Error when running test suite

John Ralls jralls at ceridwen.us
Tue Dec 3 11:00:59 EST 2013


On Dec 3, 2013, at 7:32 AM, Derek Atkins <warlord at MIT.EDU> wrote:

> John Ralls <jralls at ceridwen.us> writes:
> 
>>> There's a difference between a test failing and the environment being
>>> incorrect (e.g. due to a missing locale).  In this case it's a broken
>>> environment -- it's something easily correctable by someone running the
>>> tests so IMHO the failure should not be fatal and instead should tell
>>> the user about their broken environment.  It's not an issue that
>>> requires a developer to look at it (in which case a crash is arguably
>>> better, although personally I'd rather the crash be forced only while
>>> debugging the test rather than while running a put "make check").
>> 
>> Fair enough, though anything short of a hard failure is unlikely to be
>> noticed in the spew of output from 'make check'. OTOH, most folks
>> don't care whether GC works in all locales, only that it works in
>> their locale. It would be a simple enough change to try setlocale for
>> each test locale and then test only the ones that work, while emitting
>> a warning that the others aren't being tested, similar to what we do
>> with dbi backends.
> 
> Also arguably we should upmark failures as part of "make check".  At the
> end of "make check" it should print out a big PASS or FAIL (possibly
> with the # of test failures), and maybe even exit with a non-zero exit
> code.  I'm just not sure how to do that.  (I thought it *used* to do
> that)

"Upmark"?

It's done by the old home-grown test code at the subdirectory level; it returns non-zero if there are failures so that make will abort.
That's not supported by gtester, which just stops when it has a failure.
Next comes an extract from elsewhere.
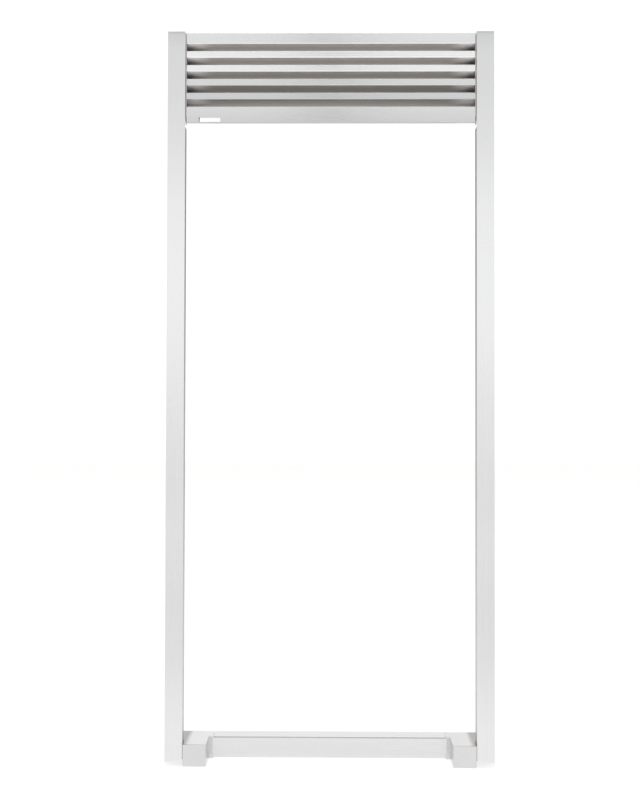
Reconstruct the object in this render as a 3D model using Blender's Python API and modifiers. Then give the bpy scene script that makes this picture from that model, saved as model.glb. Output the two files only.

More sophisticated test runners won't abort at all, but will collect and display the number of passes and fails for the whole project along with a log indicating failures. I don't know of any like that for GLib's test framework, but I haven't looked. There's a huge variety of test runners out there for CppUnit, which is by far the most popular C/C++ unit testing framework. Boost test is another framework I'm considering, largely because it would save a dependency.

Since you have some views on what we need for a test environment, perhaps you could add a "future" section to the Testing wiki page summarizing what you'd like to see.